Labor provisions: For the first time in a U.S. trade agreement, rather than in a side agreement, the Jordan FTA includes in the body of the agreement key provisions that reconfirm that free trade and the protection of the rights of workers can go hand in hand. These provisions reaffirm the parties' support for the core labor standards adopted in the 1998 International Labor Organization's Declaration on Fundamental Principles and Rights at Work. The countries also reaffirmed their belief that is inappropriate to lower standards to encourage trade, and agreed in principle to strive to improve their labor standards. Each side agreed to enforce its own existing labor laws and to settle disagreements on enforcement of these laws through a dispute settlement process.
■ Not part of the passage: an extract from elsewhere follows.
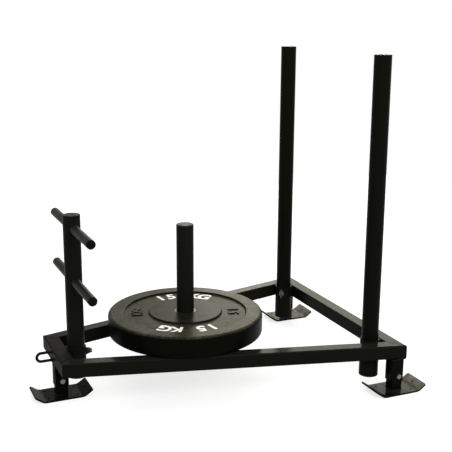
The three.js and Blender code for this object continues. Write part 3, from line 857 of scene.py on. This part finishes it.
def buildPoles():
    for name in ("near_push_pole", "far_push_pole", "front_post"):
        radius = extent(name).x / 2
        # the handle post takes the lighter copy of the pole paint, painted light
        dressTube(name, pole, "horn_lit_paint" if name == "front_post" else "pole_paint")
        dressCap(name + "_cap", radius, pole, "black_plastic")
        dressCap(name + "_foot", radius, pole, "black_plastic", -zAxis)
    print("poles made")


def buildHandles():
    for name in ("upper_handle", "lower_handle"):
        radius = extent(name).x / 2
        dressTube(name, handle, "horn_lit_paint", yAxis)
        dressCap(name + "_near_cap", radius, handle, "black_plastic", -yAxis)
        dressCap(name + "_far_cap", radius, handle, "black_plastic", yAxis)
    print("handles made")


# Rubber plate with its hub
plate = {"edge": 9 * mm, "rim": 47 * mm, "hubFace": 105 * mm, "recess": 5.5 * mm, "slope": 2 * mm,
         "stepRound": 1.6 * mm, "boreRound": 1.2 * mm, "steps": 192}
hub = {"wall": 6.5 * mm, "edge": 0.3 * mm, "gap": 0.3 * mm, "steps": 96}


def buildPlate():
    centre, size = middle("plate_rubber"), extent("plate_rubber")
    outer, thick = size.x / 2, size.z
    bore = extent("plate_hub").x / 2 + hub["gap"]
    rim = outer - plate["rim"]
    face, slope, recessed = plate["hubFace"], plate["slope"], thick - plate["recess"]
    soft = plate["stepRound"]
    upper = [(bore, thick, plate["boreRound"]), (face, thick, soft), (face + slope, recessed, soft),
             (rim - slope, recessed, soft), (rim, thick, soft), (outer, thick, plate["edge"])]
    lower = [(radius, thick - height, rounding) for radius, height, rounding in upper]
    shape = turned(lower + upper[::-1], plate["steps"])
    dress("plate_rubber", shift(shape, centre - zAxis * thick / 2), "rubber")
    dressTube("plate_hub", hub, "hub_steel")
    print("plate made")


# Plain figures that state the weight, painted white or raised in the rubber
whiteFigures = {"words": (("15 KG", -107), ("15 KG", 73)), "radius": 145 * mm, "size": 57 * mm,
                "thick": 0.5 * mm, "fatten": 1.6 * mm, "step": 13.5, "sunk": 0.1 * mm}
raisedFigures = {"words": (("15", -20), ("KG", 160)), "radius": 139 * mm, "size": 46 * mm,
                 "thick": 3 * mm, "fatten": 0.8 * mm, "step": 12, "sunk": 0.3 * mm}


def letter(sign, sizes):
    curve = bpy.data.curves.new("figure", "FONT")
    curve.body = sign
    curve.size = sizes["size"]
    curve.extrude = sizes["thick"] / 2
    curve.offset = sizes["fatten"]
    curve.align_x = "CENTER"
    curve.align_y = "CENTER"
    holder = addObject("figure", curve)
    bpy.context.view_layer.update()
    mesh = bpy.data.meshes.new_from_object(holder.evaluated_get(bpy.context.evaluated_depsgraph_get()))
    bm = bmesh.new()
    bm.from_mesh(mesh)
    bpy.data.meshes.remove(mesh)
    bpy.data.objects.remove(holder)
    bpy.data.curves.remove(curve)
    bmesh.ops.remove_doubles(bm, verts=bm.verts, dist=tiny)
    return bm


def arcOfFigures(word, centreAngle, sizes):
    # tops point outward, so the word runs clockwise
    centre = middle("plate_rubber")
    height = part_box("plate_rubber")[1].z - plate["recess"] + sizes["thick"] / 2 - sizes["sunk"]
    made = []
    for i, sign in enumerate(word):
        if sign == " ":
            continue
        angle = math.radians(centreAngle + ((len(word) - 1) / 2 - i) * sizes["step"])
        up = Vector((math.cos(angle), math.sin(angle), 0))
        place = Vector((centre.x, centre.y, height)) + up * sizes["radius"]
        made.append(aim(letter(sign, sizes), place, zAxis, up.cross(zAxis)))
    return made


def buildFigures():
    for name, sizes, finish in (("plate_numerals", whiteFigures, "white_paint"),
                                ("plate_raised_figures", raisedFigures, "rubber")):
        made = []
        for word, angle in sizes["words"]:
            made += arcOfFigures(word, angle, sizes)
        finishPiece(joined(made), name, "weight_plate", finish)
    print("plate figures made")


# Weld beads
beads = {"cornerSteps": 5, "circleSteps": 64, "saddleSteps": 96, "sleeveOff": 11 * mm, "sleeveBead": 2.2 * mm,
         "sunkShare": 0.35, "endInset": 1.5 * mm, "loopBead": 1.3 * mm, "loopOff": 0.4 * mm,
         "handleOff": 0.4 * mm, "nutBead": 1.6 * mm, "nutOff": 1.2 * mm, "seamBead": 1.6 * mm,
         "seamFlat": 0.2, "seamInner": 1.2 * mm, "seamOuter": 2.5 * mm, "cornerBead": 0.9 * mm,
         "cornerIn": 1.1 * mm, "postBead": 1.7 * mm}


def squarePath(centre, half, corner):
    # a level square with round corners
    points = []
    for turn, (x, y) in enumerate(((1, 1), (-1, 1), (-1, -1), (1, -1))):
        for i in range(beads["cornerSteps"] + 1):
            angle = math.pi / 2 * (turn + i / beads["cornerSteps"])
            points.append(Vector((centre.x + x * (half - corner) + corner * math.cos(angle),
                                  centre.y + y * (half - corner) + corner * math.sin(angle), centre.z)))
    return points


def saddlePath(axis, postRadius, holeRadius, out):
    # where a round branch along out meets an upright round post
    level = zAxis.cross(out)
    points = []
    for i in range(beads["saddleSteps"]):
        angle = 2 * math.pi * i / beads["saddleSteps"]
        across, rise = holeRadius * math.cos(angle), holeRadius * math.sin(angle)
        points.append(axis + level * across + zAxis * rise + out * math.sqrt(postRadius ** 2 - across ** 2))
    return points


def circlePath(centre, radius, normal, across, steps):
    sideways = normal.cross(across)
    angles = [2 * math.pi * i / steps for i in range(steps)]
    return [centre + (across * math.cos(angle) + sideways * math.sin(angle)) * radius for angle in angles]


def uprightBead(spot, inset, radius=weld["radius"]):
    # up the frame's tubes at one spot of the plan, short of both ends
    ends = [Vector((spot.x, spot.y, z)) for z in (frameBottom + inset, frameTop - inset)]
    return weldBead(ends, xAxis, radius)


def legBeads():
    made = []
    for end in legEnds:
        for node, height, corner, radius in (
                (end + "_leg", frameBottom, leg["corner"], weld["radius"]),
                (end + "_skid_post", skid["thick"], skidPost["corner"], beads["postBead"])):
            centre = middle(node)
            path = squarePath(Vector((centre.x, centre.y, height)), extent(node).x / 2, corner)
            made.append(weldBead(path, zAxis, radius, True))
    return made


def sleeveBeads():
    # upright beads in the crevices between each sleeve and the tubes it touches
    made = []
    inward = {sign: Vector((math.sin(slant), -sign * math.cos(slant), 0)) for sign in (-1, 1)}
    walls = {"front": [xAxis], "near": [-xAxis, inward[-1]], "far": [-xAxis, inward[1]]}
    for end, normals in walls.items():
        centre = middle(end + "_sleeve")
        reach = extent(end + "_sleeve").x / 2 - beads["sleeveBead"] * beads["sunkShare"]
        for normal in normals:
            for sign in (-1, 1):
                spot = centre - normal * reach + zAxis.cross(normal) * sign * beads["sleeveOff"]
                made.append(uprightBead(spot, beads["endInset"], beads["sleeveBead"]))
    return made


def smallBeads():
    made = []
    for end in legEnds:
        start, out = lockLine(end)
        radius = extent(end + "_sleeve").x / 2
        path = saddlePath(start, radius, lock["nutFlats"] / 2 + beads["nutOff"], out)
        made.append(weldBead(path, out, beads["nutBead"], True))
    low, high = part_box("tow_loop")
    radius = loop["rod"] / 2
    for z in (low.z + radius, high.z - radius):
        centre = Vector((noseLow.x, (low.y + high.y) / 2, z))
        path = circlePath(centre, radius + beads["loopOff"], xAxis, yAxis, beads["circleSteps"])
        made.append(weldBead(path, xAxis, beads["loopBead"], True))
    hornMiddle = middle("weight_horn")
    centre = Vector((hornMiddle.x, hornMiddle.y, frameBottom))
    path = circlePath(centre, extent("weight_horn").x / 2, zAxis, xAxis, beads["saddleSteps"])
    made.append(weldBead(path, zAxis, closed=True))
    return made


def cornerBeads():
    # flat ground seams over the mitres, and full beads up the outer edges
    made = []
    for end in ("nose", "rear"):
        for sign in (-1, 1):
            outer, inner = mitreLine(end, sign)
            away = (outer - inner).normalized()
            line = [inner + away * beads["seamInner"], outer - away * beads["seamOuter"]]
            for height in (frameTop, frameBottom):
                seam = weldBead(line, zAxis, beads["seamBead"])
                bmesh.ops.scale(seam, vec=(1, 1, beads["seamFlat"]), verts=seam.verts)
                made.append(shift(seam, (0, 0, height)))
            made.append(uprightBead(outer - away * beads["cornerIn"], tube["corner"], beads["cornerBead"]))
    return made


def crossbarBeads():
    low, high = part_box("centre_crossbar")
    made = []
    for sign in (-1, 1):
        start, end = (railEdge(x, sign, True) for x in (low.x, high.x))
        bottom = zAxis * frameBottom
        inset = (end - start).normalized() * tube["corner"]
        made.append(weldBead([start + inset + bottom, end - inset + bottom], zAxis))
        made += [uprightBead(corner, tube["corner"]) for corner in (start, end)]
    return made


def handleBeads():
    made = []
    post = middle("front_post")
    for name in ("upper_handle", "lower_handle"):
        axis = Vector((post.x, post.y, middle(name).z))
        radius = extent(name).x / 2 + beads["handleOff"]
        for out in (-yAxis, yAxis):
            path = saddlePath(axis, extent("front_post").x / 2, radius, out)
            made.append(weldBead(path, yAxis, closed=True))
    return made


def buildWelds():
    made = legBeads() + sleeveBeads() + smallBeads() + cornerBeads() + crossbarBeads()
    finishPiece(joined(made), "frame_welds", "sled_frame", "frame_paint", smoothBelow=weld["smoothBelow"])
    finishPiece(joined(handleBeads()), "handle_welds", "handle_post", "horn_lit_paint",
                smoothBelow=weld["smoothBelow"])
    print("weld beads made")


# Camera, light and floor

# the camera's place is measured from the horn's foot, and its shifts are in the photo's pixels
view = {"place": (-867.04 * mm, -2272.87 * mm, 1055.51 * mm), "yaw": 23.68, "pitch": 13.84, "roll": 0.34,
        "lens": 69.82, "sensor": 36, "photoWidth": 452, "shiftX": -0.48, "shiftY": -1.3}
floor = {"size": 5, "cells": 8, "grey": 0.42, "rough": 0.9, "glow": 0.74}
studio = {"ambient": 0.5, "backdrop": 1.0}
plainLight, warmLight = (1.0, 0.99, 0.96), (1.0, 0.985, 0.8)
lamps = {
    "overhead softbox": {"place": (-0.2, 1.4, 3.2), "size": (3.6, 3.2), "power": 46, "colour": plainLight},
    "high back softbox": {"place": (2.11, 3.98, 2.27), "size": (3.05, 0.7), "power": 45, "colour": warmLight},
    "low back softbox": {"place": (2.52, 3.74, 1.58), "size": (2.1, 0.78), "power": 34, "colour": warmLight},
    "back core": {"place": (1.9, 3.94, 1.66), "size": (0.8, 1.0), "power": 10, "colour": warmLight},
    "front softbox": {"place": (0.15, -2.87, 2.3), "size": (1.6, 1.6), "power": 52, "colour": plainLight}}
lampAim = Vector((0, 0, 0.2))


def buildCamera():
    data = bpy.data.cameras.new("photo camera")
    data.lens = view["lens"]
    data.sensor_width = view["sensor"]
    data.shift_x = view["shiftX"] / view["photoWidth"]
    data.shift_y = view["shiftY"] / view["photoWidth"]
    camera = addObject("photo camera", data)
    hornMiddle = middle("weight_horn")
    place = Vector((hornMiddle.x, hornMiddle.y, 0)) + Vector(view["place"])
    turn = (Matrix.Rotation(math.radians(-view["yaw"]), 4, "Z")
            @ Matrix.Rotation(math.radians(90 - view["pitch"]), 4, "X")
            @ Matrix.Rotation(math.radians(view["roll"]), 4, "Z"))
    camera.matrix_world = Matrix.Translation(place) @ turn
    bpy.context.scene.camera = camera


def seenShare(tree):
    # 1 for rays that show the background: seen, mirrored or through glass
    path = addNode(tree, "LightPath").outputs
    first = calculate(tree, "MAXIMUM", path["Is Camera Ray"], path["Is Glossy Ray"])
    return calculate(tree, "MAXIMUM", first, path["Is Transmission Ray"])


def buildFloor():
    bm = bmesh.new()
    bmesh.ops.create_grid(bm, x_segments=floor["cells"], y_segments=floor["cells"], size=floor["size"] / 2)
    mesh = meshFrom(bm, "floor")
    material, tree, shader = blankMaterial("pale floor")
    for socket, value in (("Base Color", [floor["grey"]] * 3), ("Roughness", floor["rough"]),
                          ("Specular IOR Level", 0), ("Emission Color", (1, 1, 1)),
                          ("Emission Strength", multiply(tree, seenShare(tree), floor["glow"]))):
        feed(tree, shader.inputs[socket], value)
    mesh.materials.append(material)
    addObject("floor", mesh)


def buildStudio():
    world = bpy.data.worlds.new("studio")
    bpy.context.scene.world = world
    world.use_nodes = True
    tree = world.node_tree
    background = tree.nodes["Background"].inputs
    feed(tree, background["Color"], (1, 1, 1))
    strength = remap(tree, seenShare(tree), (0, 1), studio["ambient"], studio["backdrop"])
    feed(tree, background["Strength"], strength)
    for name, softbox in lamps.items():
        data = bpy.data.lights.new(name, "AREA")
        data.shape = "RECTANGLE"
        data.size, data.size_y = softbox["size"]
        data.energy = softbox["power"]
        data.color = softbox["colour"]
        lamp = addObject(name, data)
        lamp.location = softbox["place"]
        lamp.rotation_euler = (lampAim - lamp.location).to_track_quat("-Z", "Y").to_euler()
    print("camera, floor and lamps made")


buildCamera()
buildFloor()
buildStudio()
buildFrame()
buildHorn()
buildTowLoop()
buildLegs()
buildSleeves()
buildPoles()
buildHandles()
buildPlate()
buildFigures()
buildWelds()
bpy.context.scene.view_settings.view_transform = "Standard"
Environmental provisions: Again, for the first time in the body of a free trade agreement, the Jordan FTA includes a separate set of substantive provisions on trade and the environment. Specifically, each country agreed to avoid relaxing environmental laws to encourage trade. The United States and Jordan affirmed their belief in the principle of sustainable development, and agreed to strive to maintain high levels of environmental protection and to improve their environmental laws. Each side also agreed to a provision on effective enforcement of its environmental laws, and to settle disagreements on enforcement of these laws through a dispute settlement process. Both countries are conducting environmental reviews, which were extremely useful in developing some of the provisions of the agreement.
The United States and Jordan also agreed on an environmental cooperation initiative, which establishes a U.S.-Jordanian Joint Forum on Environmental Technical Cooperation for ongoing discussion of environmental priorities, and identifies environmental quality and enforcement as areas of initial focus. The environmental elements of the FTA package also include language on transparency and public input, and on environmental exceptions. Finally, the FTA includes a "win/win" initiative -- an initiative that is good for both business and the environment by eliminating tariffs on a number of environmental goods and technologies and liberalizing Jordanian restrictions on certain environmental services.
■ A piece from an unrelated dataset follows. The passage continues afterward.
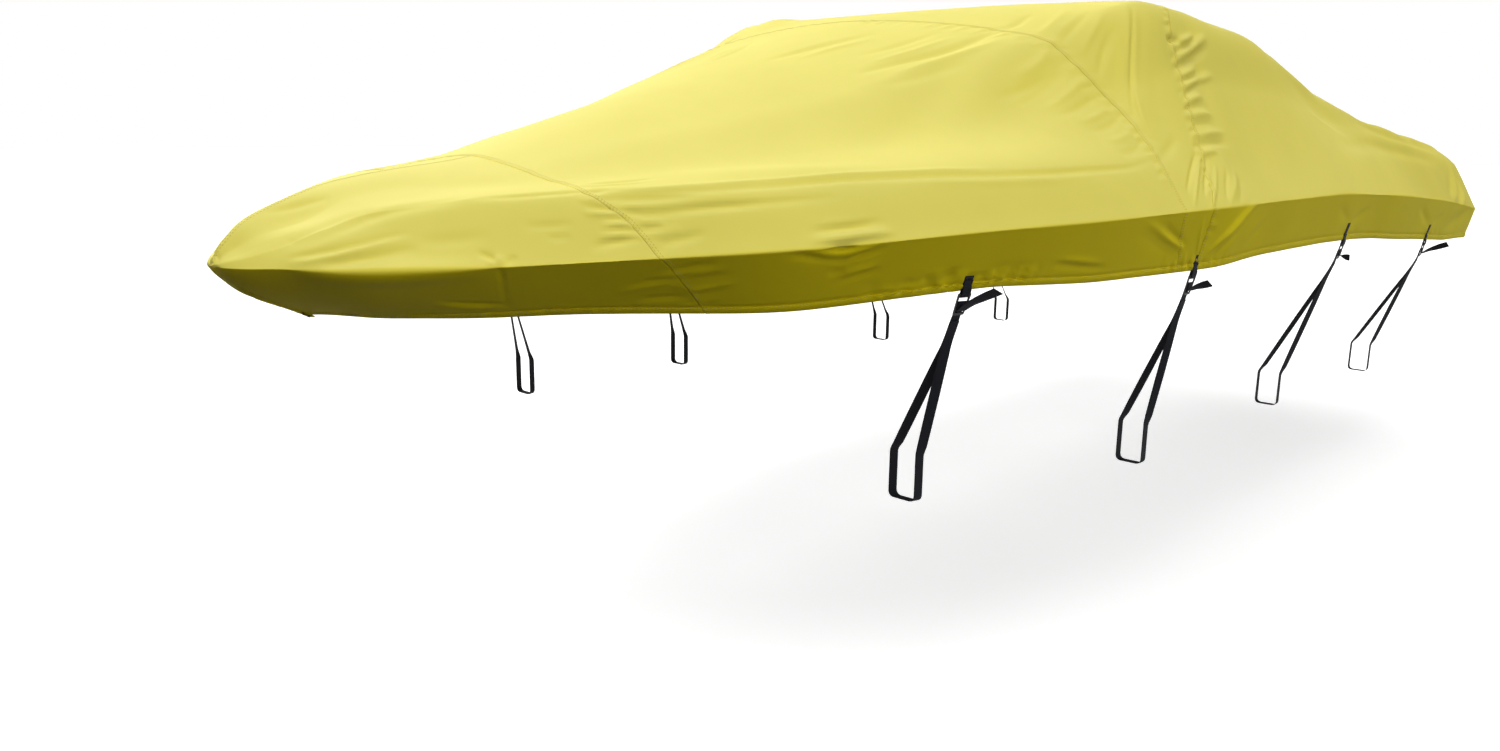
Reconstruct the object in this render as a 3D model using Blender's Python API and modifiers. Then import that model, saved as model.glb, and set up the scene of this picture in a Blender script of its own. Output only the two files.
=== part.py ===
"""Fitted boat cover in the shape it takes in use: cloth panels, tie-down straps and buckles.

The shape is worked out in the cover's own measures: aft of the bow tip, out from the centreline and up
from the bow tip's edge. Bow towards -X, port towards -Y, up +Z, and the origin is the mount: the point
under the top where the cloth is held up highest.
"""
import math
from collections import namedtuple

import bmesh
import bpy
import numpy as np

# Driving dimensions, in metres.
LENGTH = 5.47            # bow tip to stern
SHEET = 0.002            # coated polyester, taken at the thinnest solid sheet
SEAM_GAP = 0.0006        # between two panels along a seam
TOUCH_GAP = 0.0004       # between pieces that lie on each other
STERN_CORNER = 0.20      # plan radius of the two corners of the stern
STERN_ROLL = 0.10        # length over which the top turns down to the stern
ROLL_ENTRY = 3.5         # how late that turn starts
ROLL_EXIT = 0.74         # how square it meets the stern's edge
MOUNT_AFT = 2.25         # the mount under the top, aft of the bow tip
WEBBING_WIDTH = 0.025
WEBBING_THICK = 0.002

# The cover at stations along its length. edge is the height of the hard edge between top and skirt and
# beam its half-width; a soft crease lies crease_in and crease_up from it; shoulder_out and shoulder_up are
# the rounded upper corner; sag is how far the cloth between them hangs. The skirt goes down by skirt_drop
# and in by skirt_tuck to the hem, and skirt_belly is how much of the tuck it leaves to its lower half.
Station = namedtuple("Station", "aft beam edge crease_in crease_up ridge shoulder_out shoulder_up sag"
                                " skirt_drop skirt_tuck skirt_belly")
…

Consultation and dispute settlement: The United States envisions most questions on the interpretation of the agreement or compliance with the agreement being settled by either informal or formal government-to-government contacts. The FTA provides for dispute settlement panels to issue legal interpretations of the FTA, but only if the countries have first consulted and failed to resolve the dispute. The process includes strong provisions on transparency. As in the Israel FTA, the report of such dispute settlement panels is non-binding, and the affected country is authorized to take appropriate measures if the parties are still unable to resolve a dispute once a panel has issued its recommendations.
Background:
Jordan's Trade Profile: Jordan became a member of the World Trade Organization in April 2000. In 1999, U.S. exports to Jordan were $276 million. Top U.S. exports to Jordan in 1999 were wheat ($26 million), aircraft parts ($25 million), rice ($14 million) and corn ($10 million). Jordanian exports to the United States in 1999 were $11 million, jewelry with precious metals ($4 million), and men's and boys' suits ($1 million).